In May 1998, Claudio Vicentelli, a specialist in practical applications of permanent magnets, patented the concept of Geomag.

The patented design outlines the setup of the Geomag bars, which incorporate a metal pin that connects two magnets positioned at opposite ends, along with metallic spheres. The primary objective of this configuration was to minimize the use of magnetic material, thereby reducing production expenses.

== Global Expansion of Geomag ==
Geomag made its debut in the Italian toy chain store Città del Sole in 1999. In 2000, Geomag appeared in several toy fairs in Milan, Nuremberg, and New York. Differences in vision for the development of the toy led Vicentelli and the Sardinian toy manufacturer Plastwood, which had marketed and produced Geomag, to end their partnership in 2002.

In 2003, Geomag SA began producing Geomag in the Swiss canton of Ticino. This company introduced more elements to the toy, such as panels made of semi-transparent colored polycarbonate (triangular platforms, rhombi, squares, and pentagons), used for decorative and structural support purposes. A European patent for the stabilising panel system, naming Claudio Vicentelli as the inventor, was granted in 2004.
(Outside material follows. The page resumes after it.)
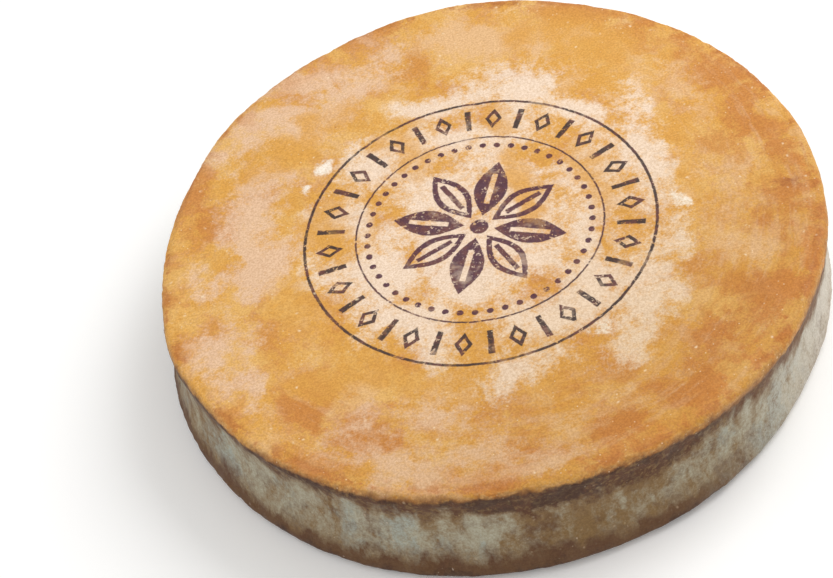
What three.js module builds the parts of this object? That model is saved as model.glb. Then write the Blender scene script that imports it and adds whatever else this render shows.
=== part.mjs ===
// A whole fontina cheese: a low, round wheel that lies on one of its two flat faces.
// Millimetres, +Z up. The origin is on the resting plane, under the middle of the wheel's box.
// The wheel is one solid piece: a lathe profile, then the unevenness of a hand-turned cheese.
import * as THREE from "three";
import { ImprovedNoise } from "three/addons/math/ImprovedNoise.js";
import { mergeVertices } from "three/addons/utils/BufferGeometryUtils.js";

// Driving dimensions
const WHEEL_DIAMETER = 400;
const WHEEL_HEIGHT = 71; // at the upper rim
const RIM_DIFFERENCE = 1.8; // the upper rim's radius is less than the mean by this, the lower rim's more
const UPPER_EDGE_RADIUS = 5; // rounding of the upper rim
const LOWER_EDGE_RADIUS = 8; // rounding of the lower rim
const FACE_CROWN = 1.2; // rise of the upper face from its rim to its middle

// The hoop that shapes the cheese draws in the band of its side, more on one side than on the other
const WAIST_DEPTH = 3.2;
const WAIST_LOBES = [{ lobes: 1, size: 1.5, at: -125 }];

// The fold of rind that runs round just under the upper rim
const FOLD_DROP = 2.5; // below the widest line of the rim
const FOLD_HALF_WIDTH = 2.2;
const FOLD_HEIGHT = 1.1;
const FOLD_MEAN_SHARE = 0.55; // its mean height as a share of the full one
const FOLD_WAVES = 4; // how often it grows and fades round the wheel

// How far each rim departs from a circle: so many lobes, each so high, the first at so many degrees
const UPPER_LOBES = [
  { lobes: 1, size: 2.0, at: 8 },
  { lobes: 2, size: 0.9, at: -80 },
  { lobes: 3, size: 1.8, at: -27 },
  { lobes: 5, size: 0.3, at: 32 },
  { lobes: 6, size: 0.6, at: 13 },
  { lobes: 7, size: 0.5, at: -12 },
];
const LOWER_LOBES = [
  { lobes: 1, size: 1.2, at: -165 },
  { lobes: 2, size: 0.5, at: 62 },
  { lobes: 3, size: 0.2, at: 22 },
  { lobes: 6, size: 0.3, at: -1 },
];

// Low relief: a wavelength, a height and a seed for each scale of unevenness
const FACE_SWELLS = { wavelength: 95, height: 1.1, seed: 3.1 };
const FACE_DIMPLES = { wavelength: 34, height: 0.5, seed: 11.7 };
const SIDE_SWELLS = { wavelength: 62, height: 1.5, seed: 23.4 };
const SIDE_DENTS = { wavelength: 21, height: 0.7, seed: 37.9 };
const RIM_CRAGS = { wavelength: 15, height: 0.6, seed: 51.2 };
const RIM_BAND = 16; // width of the band beside each rim where the crags show
const FOOT_FADE = 7; // the relief fades out in this height above the resting plane

// Steps of the mesh
const STEPS_AROUND = 108;
const FACE_STEPS = 13;
const EDGE_STEPS = 5;
const FOLD_STEPS = 6;
const SIDE_STEPS = 10;
const FOOT_STEPS = 4;

const MEAN_RADIUS = WHEEL_DIAMETER / 2;
const UPPER_RADIUS = MEAN_RADIUS - RIM_DIFFERENCE;
const LOWER_RADIUS = MEAN_RADIUS + RIM_DIFFERENCE;
const UPPER_RIM_Z = WHEEL_HEIGHT - UPPER_EDGE_RADIUS; // the widest line of the upper rim
const LOWER_RIM_Z = LOWER_EDGE_RADIUS;
const FOLD_Z = UPPER_RIM_Z - FOLD_DROP;
const FOLD_END_Z = FOLD_Z - 2 * FOLD_HALF_WIDTH;
const MIDDLE_Z = WHEEL_HEIGHT / 2;

const noise = new ImprovedNoise();

// A smooth rise from 0 to 1 as value goes from low to high.
function rise(value, low, high) {
  return THREE.MathUtils.smoothstep(value, low, high);
}

// The radius of the plain side at a height: straight from rim to rim.
function sideRadius(z) {
  return THREE.MathUtils.mapLinear(z, LOWER_RIM_Z, UPPER_RIM_Z, LOWER_RADIUS, UPPER_RADIUS);
}

// Points on a straight run of heights down the side, without its first point.
function sidePoints(fromZ, toZ, steps) {
  return Array.from({ length: steps }, (_, i) => {
    const z = THREE.MathUtils.lerp(fromZ, toZ, (i + 1) / steps);
    return new THREE.Vector2(sideRadius(z), z);
  });
}

// The rounding of a rim, from one angle to another about its centre, without its first point.
function edgePoints(edgeRadius, centreRadius, centreZ, fromAngle, toAngle) {
  return Array.from({ length: EDGE_STEPS }, (_, i) => {
    const angle = THREE.MathUtils.lerp(fromAngle, toAngle, (i + 1) / EDGE_STEPS);
    return new THREE.Vector2(
      centreRadius + edgeRadius * Math.cos(angle),
      centreZ + edgeRadius * Math.sin(angle),
    );
  });
}

// Half of the wheel's section, from the middle of the upper face to the middle of the foot.
function profilePoints() {
  const faceRadius = UPPER_RADIUS - UPPER_EDGE_RADIUS;
  const footRadius = LOWER_RADIUS - LOWER_EDGE_RADIUS;
  const face = Array.from({ length: FACE_STEPS + 1 }, (_, i) => {
    const share = i / FACE_STEPS;
    return new THREE.Vector2(
      faceRadius * share,
      WHEEL_HEIGHT + FACE_CROWN * (1 - share * share),
    );
  });
  const foot = Array.from({ length: FOOT_STEPS }, (_, i) => {
    return new THREE.Vector2(footRadius * (1 - (i + 1) / FOOT_STEPS), 0);
  });
  return [
    ...face,
    ...edgePoints(UPPER_EDGE_RADIUS, faceRadius, UPPER_RIM_Z, Math.PI / 2, 0),
    ...sidePoints(UPPER_RIM_Z, FOLD_END_Z, FOLD_STEPS),
    ...sidePoints(FOLD_END_Z, LOWER_RIM_Z, SIDE_STEPS),
    ...edgePoints(LOWER_EDGE_RADIUS, footRadius, LOWER_RIM_Z, 0, -Math.PI / 2),
    ...foot,
  ];
}

// How far an outline stands out from its circle at an angle.
function lobedOffset(lobes, angle) {
  return lobes.reduce((sum, lobe) => {
    const turned = angle - THREE.MathUtils.degToRad(lobe.at);
    return sum + lobe.size * Math.cos(lobe.lobes * turned);
  }, 0);
}

// How far the side is drawn in at an angle and a height: most at the waist, nothing at the rims.
function drawnIn(angle, z) {
  const share = THREE.MathUtils.clamp((z - LOWER_RIM_Z) / (UPPER_RIM_Z - LOWER_RIM_Z), 0, 1);
  return (WAIST_DEPTH + lobedOffset(WAIST_LOBES, angle)) * Math.sin(Math.PI * share);
}

// One scale of unevenness at a point.
function waves({ wavelength, height, seed }, point) {
  const { x, y, z } = point.clone().divideScalar(wavelength).addScalar(seed);
  return height * noise.noise(x, y, z);
}

// The height of the fold under the upper rim, which comes and goes round the wheel.
function fold(angle, z) {
  const drop = (z - FOLD_Z) / FOLD_HALF_WIDTH;
  const swing = noise.noise(FOLD_WAVES * Math.cos(angle), FOLD_WAVES * Math.sin(angle), 0.5);
  const share = FOLD_MEAN_SHARE + (1 - FOLD_MEAN_SHARE) * swing;
  return FOLD_HEIGHT * share * Math.exp(-drop * drop);
}

// The height of the relief along the surface's normal at a point of the plain wheel.
function relief(point, normal) {
  const radius = Math.hypot(point.x, point.y);
  const angle = Math.atan2(point.y, point.x);
  const onFace = Math.abs(normal.z);
  const onSide = 1 - onFace;
  const nearEdge = rise(radius, UPPER_RADIUS - RIM_BAND, UPPER_RADIUS - LOWER_EDGE_RADIUS);
  const offWaist = rise(Math.abs(point.z - MIDDLE_Z), MIDDLE_Z / 2, MIDDLE_Z);
  const face = waves(FACE_SWELLS, point) + waves(FACE_DIMPLES, point);
  const side = waves(SIDE_SWELLS, point) + waves(SIDE_DENTS, point) + fold(angle, point.z);
  const crags = waves(RIM_CRAGS, point) * nearEdge * offWaist;
  return face * onFace + side * onSide + crags;
}

// Moves each point of the plain lathe shape to its place on the uneven wheel.
function makeUneven(geometry) {
  const position = geometry.getAttribute("position");
  const normals = geometry.getAttribute("normal");
  const point = new THREE.Vector3();
  const normal = new THREE.Vector3();
  for (let i = 0; i < position.count; i += 1) {
    point.fromBufferAttribute(position, i);
    normal.fromBufferAttribute(normals, i);
    const angle = Math.atan2(point.y, point.x);
    const lower = lobedOffset(LOWER_LOBES, angle);
    const upper = lobedOffset(UPPER_LOBES, angle);
    const lobed = THREE.MathUtils.lerp(lower, upper, rise(point.z, LOWER_RIM_Z, UPPER_RIM_Z));
    const height = relief(point, normal) * rise(point.z, 0, FOOT_FADE);
    const stretch = 1 + (lobed - drawnIn(angle, point.z)) / MEAN_RADIUS;
    point.x *= stretch;
    point.y *= stretch;
    point.addScaledVector(normal, height);
    position.setXYZ(i, point.x, point.y, Math.max(point.z, 0));
  }
}

// The wheel as one closed surface, with the middle of its box over the origin.
function wheelGeometry() {
  const lathe = new THREE.LatheGeometry(profilePoints().reverse(), STEPS_AROUND);
  lathe.rotateX(Math.PI / 2);
  makeUneven(lathe);
  lathe.deleteAttribute("uv");
  lathe.deleteAttribute("normal");
  const wheel = mergeVertices(lathe, 1e-3);
  wheel.computeBoundingBox();
  const middle = wheel.boundingBox.getCenter(new THREE.Vector3());
  wheel.translate(-middle.x, -middle.y, 0);
  wheel.computeVertexNormals();
  return wheel;
}

const rind = new THREE.MeshStandardMaterial({
  color: new THREE.Color(0.78, 0.5, 0.22),
  roughness: 0.8,
  metalness: 0,
});

const wheel = new THREE.Mesh(wheelGeometry(), rind);
wheel.name = "cheese_wheel";

const cheese = new THREE.Group();
cheese.add(wheel);

export default cheese;
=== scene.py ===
"""A whole wheel of fontina cheese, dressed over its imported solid, in metres.

The wheel's fine skin is spun from a plain section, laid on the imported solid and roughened.
Its rind is one procedural material: golden upper face with pale bloom, an ink stamp of plain
ornaments, and a brown side under grey-white bloom.
"""

from __future__ import annotations

import functools
import logging
import math
from collections.abc import Sequence
from dataclasses import dataclass
from enum import Enum
from typing import TypeAlias

import bmesh
import bpy
from mathutils import Matrix, Vector, noise
from mathutils.bvhtree import BVHTree

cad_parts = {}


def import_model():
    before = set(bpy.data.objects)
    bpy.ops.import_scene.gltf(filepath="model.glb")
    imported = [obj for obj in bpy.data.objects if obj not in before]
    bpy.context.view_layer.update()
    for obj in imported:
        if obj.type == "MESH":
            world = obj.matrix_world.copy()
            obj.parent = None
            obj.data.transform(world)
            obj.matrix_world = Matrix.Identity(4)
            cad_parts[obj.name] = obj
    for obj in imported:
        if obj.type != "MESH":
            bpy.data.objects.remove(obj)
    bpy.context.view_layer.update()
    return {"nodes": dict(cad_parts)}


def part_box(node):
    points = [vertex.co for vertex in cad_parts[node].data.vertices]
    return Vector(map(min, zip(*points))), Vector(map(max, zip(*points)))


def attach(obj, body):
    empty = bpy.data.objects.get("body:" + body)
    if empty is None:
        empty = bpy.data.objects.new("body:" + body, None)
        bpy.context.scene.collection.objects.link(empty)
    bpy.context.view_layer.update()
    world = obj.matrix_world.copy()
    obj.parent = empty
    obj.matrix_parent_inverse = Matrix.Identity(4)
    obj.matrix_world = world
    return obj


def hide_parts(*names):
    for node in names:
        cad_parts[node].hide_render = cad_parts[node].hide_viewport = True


log = logging.getLogger("fontina")

MM = 0.001
NODE = "cheese_wheel"
# The rims' mean radius is less than half of the wheel's box by this
BOX_MARGIN = 1.8 * MM

# Angles round the wheel, in degrees, where the lower edge of the upper face's gold falls and climbs
GOLD_FALLS = (-95.0, -50.0)
GOLD_CLIMBS = (110.0, 170.0)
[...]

In 2004, the G-Baby line, aimed at younger children, was introduced, featuring magnetic cubes and half-spheres with magnetic faces.

International regulators such as ASTM USA and the European Commission instituted a rule dictating that products small enough to fit within a test cylinder could only be sold to children aged 14 and above. Consequently, the original Geomag bars were elongated to 58 mm from their initial 27 mm length. The original Geomag variant was renamed to Geomag PRO, with an age designation of 14 and above.

Geomag SA ceased operations in November 2007, but was revived by entrepreneurs in 2008, who established Geomagworld SA. In 2009, Geomagworld SA began to produce 58 mm magnetic bars in compliance with the European Standard EN71. These bars formed the foundation for the product lines targeted to small children (ages +3), and incorporated colour variations (bars and spheres) and panels (bars, spheres, and reinforcement panels for both decorative and structural use).

The original 27 mm bars, still in production, were rebranded as the Geomag PRO line, comprising pro-colour, pro-metal, and pro-panel variants.

== Awards ==
- 2002 Parents' Choice Award "Geomag"
- 2004 Dr. Toy "The Best Advice on Children’s Products" Geomag - Color - 44 pcs
- 2004 Gold Award Winners Nappa
- 2004 Parents' Choice Award "Geomag Color 96 Kit"
- 2004 Parents' Choice Award "Geomag Panel 125 Kit"
- 2004 Toy Retailer Association "Construction Toy of the Year"
- 2005 Oppenheim Toy Portfolio Best Toy Award Gold Seal
- Parents' Choice Award "Geomag Pastelles 42"
- 2005 Parents' Choice Award "Magnetic Challenge"
- 2005 Tillywig Toy & Media Awards "G333 Glow Moon Explorer"
- 2005 TOTY "Special toy of the year"
- 2006 Parents' Choice Award "Geomag Dynamic Master"
- 2006 Kids Superbrand
- 2012 Editors' Recommended Specialty Toy "GEOMAG E-Motion Power Spin 24 pc"
- 2012 Editors' Recommended Specialty Toy "Geomag Pink - 66 pc"
- 2012 Space Age Award in the category 'Little Scientists.' "Geomag GLOW Moon Explorer"
- 2013 Editors' Recommended Specialty Toy "KOR Geomag - Aki"

== Tallest Geomag Tower ==
The tallest Geomag tower was built on live television in 2023. Dragan Pejovski and his sons, 13-year-old Ilija and 8-year-old Luka, broke the record, which now stands at 3.46 m (11.35 ft).